2.3. Radio Selection
Radio selection was the original way to find AGN. It is very powerful, since almost all luminous radio sources are AGN in our definition of radiating supermassive black holes - the only contamination is at lower luminosities, where there can be significant radio emission from rapidly star-forming regions. Thus, for most luminous objects, mere detection in the radio indicates the presence of an AGN. Radio surveys are also rather sensitive, and the positions are extremely accurate. The morphological information is also important, since all radio sources showing double-lobe or jet-like structures are AGN.
However, radio surveys are very incomplete, since less than 10% of AGN have luminous radio emission (White et al. 2000), the ratio of bolometric luminosity to radio luminosity varies by a factor of 105, and the fraction of the total energy radiated in the radio is small. While it is true that most "radio-quiet" AGN have some radio emission, the relative intensity is very low, making searches for these objects in the radio very difficult. Even the early radio samples found objects with a wide range of optical properties and a wide redshift distribution. The absence of a correlation of radio flux with redshift indicated a broad luminosity function.

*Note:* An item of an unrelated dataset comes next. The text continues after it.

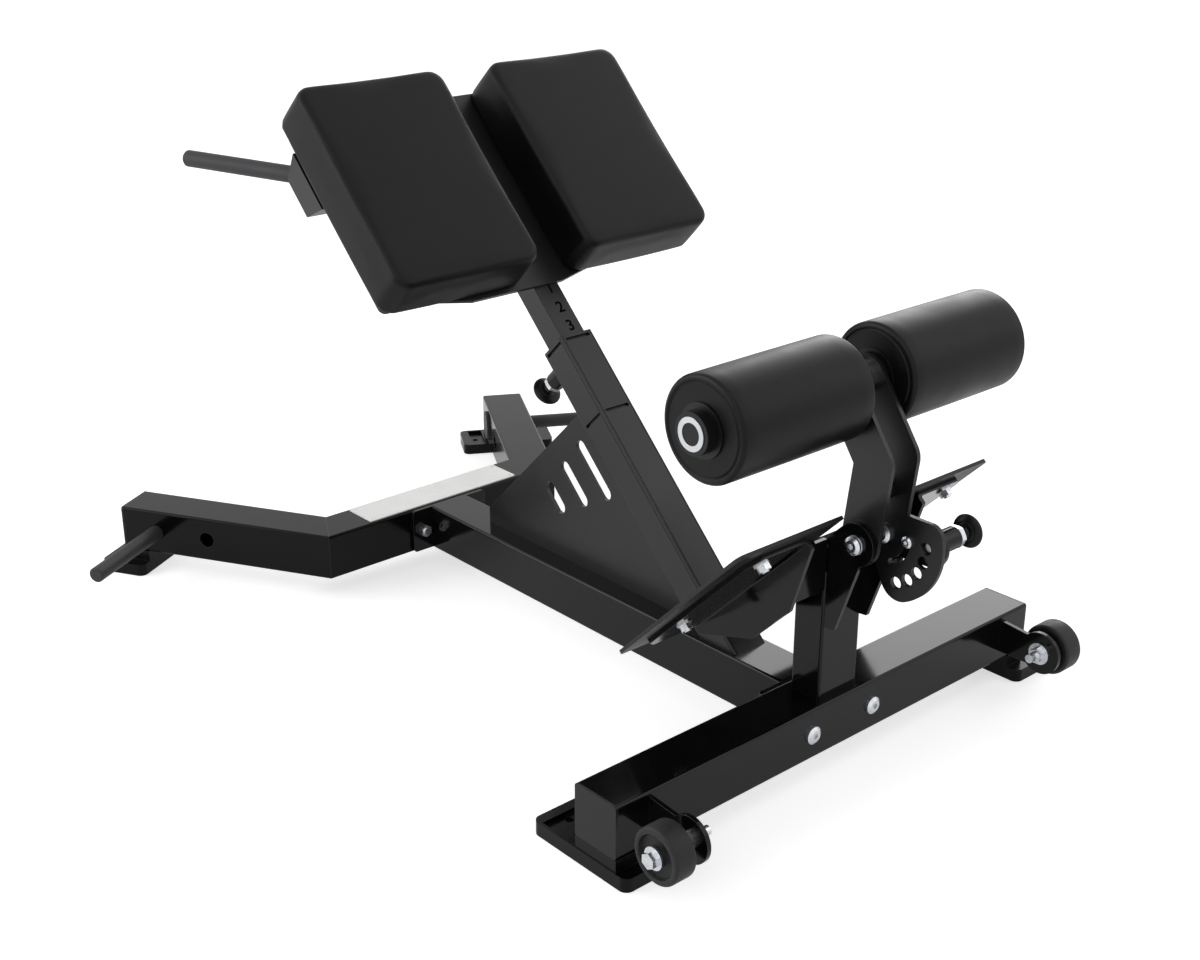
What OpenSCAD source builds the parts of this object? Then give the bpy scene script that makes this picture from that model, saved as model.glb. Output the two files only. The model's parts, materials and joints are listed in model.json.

It was noted in the 1960s that a significant fraction of the radio sources did not have broad lines or had no lines at all and that their optical colors were not unusual (Kristian, Sandage, & Katem 1974). To quote from Ulrich (1971), "Comparison of the optical and radio properties of nuclei of galaxies shows that galaxies with compact nuclear radio sources are more likely to have optical spectra with emission lines than are galaxies without central radio sources", thereby indicating the relative rareness of broad or strong lines in radio-selected AGN. This has been quantified recently in a combined study of the 2dF survey with a southern radio survey (Sadler et al. 2002; Magliocchetti et al. 2002), as well as in SDSS and FIRST (Faint Images of the Radio Sky at Twenty-cm) data (Ivezic et al. 2002). In these data, over 60% of nearby radio galaxies show no evidence for strong emission lines of any width, and their optical continua show weak or no evidence for non-thermal activity. This is also true at higher redshifts, where the radio sources are not even found to be X-ray sources (Cowie et al. 2004a). In the SDSS data, only 10% of the optical counterparts of radio sources show evidence for strong AGN-like emission lines. However, in several of the nearby objects for which no obvious nucleus or broad lines exist in ground-based data, HST imaging finds evidence for weak non-thermal continua (Chiaberge et al. 2003). In fact, the absence of strong lines in the radio galaxies made optical spectral identification so hard that it required more than 30 years to completely identify the first radio catalog (Spinrad et al. 1985). It is quite interesting that the vast majority of radio AGN would never be selected by optical techniques. This was the first indication that different selection techniques tend to find different objects. To rephrase this, while only 10% of optically-selected AGN are "radio loud", less than 30% of radio-selected AGN are "optically loud".
The "radio" colors of AGN allow discrimination against other sources of radio emission for luminous objects. Almost all flat-spectrum, compact radio sources are AGN. In addition, the strong correlation of mid-IR with radio flux found for star-forming galaxies allows the detection of AGN by exclusion, if one also has IR data (Yun, Reddy, & Condon 2001). That is, the objects with low IR-to-radio luminosity ratios are almost all AGN (Condon, Anderson, & Broderick 1995), and those objects that lie in a narrow range of high IR-to-radio luminosity ratios are starbursts (or radio-quiet AGN). This technique has been used to show that many of the objects thought to be starbursts in the ROSAT All-Sky Survey data were really previously uncataloged AGN (Condon et al. 1998). However, inspection of a large sample of X-ray-selected objects (the most famous of which is NGC1068) shows many of them with "star formation" IR-to-radio ratios, indicating that most of the IR and radio luminosities are not AGN related. It thus requires a good deal of care (Miller & Owen 2001) to select the AGN, which tend to have lower relative far-IR-to-radio luminosities and larger scatter in the correlation than those seen for star-forming galaxies.
In an unbiased survey of radio-selected objects using the SDSS (Ivezic et al. 2002), the number of starburst galaxies outnumbers those objects with AGN-like optical spectra by 5:2, and the number of objects without any unusual optical properties dominate the optically-active AGN by 12:1. It thus seems that deep radio surveys have a large contamination factor from non-AGN populations but discover lots of AGN that would not be selected with classical optical criteria.
Most radio data have fairly accurate positions (better than 45" for the largest radio survey, the NRAO VLA Sky Survey or NVSS, and better than 7" for the most sensitive large solid angle survey, FIRST), allowing counterparts in other wavelength bands to be readily identified. However, only ~ 8% of optically-selected AGN (Ivezic et al. 2002) are radio "loud" and selectable in radio surveys.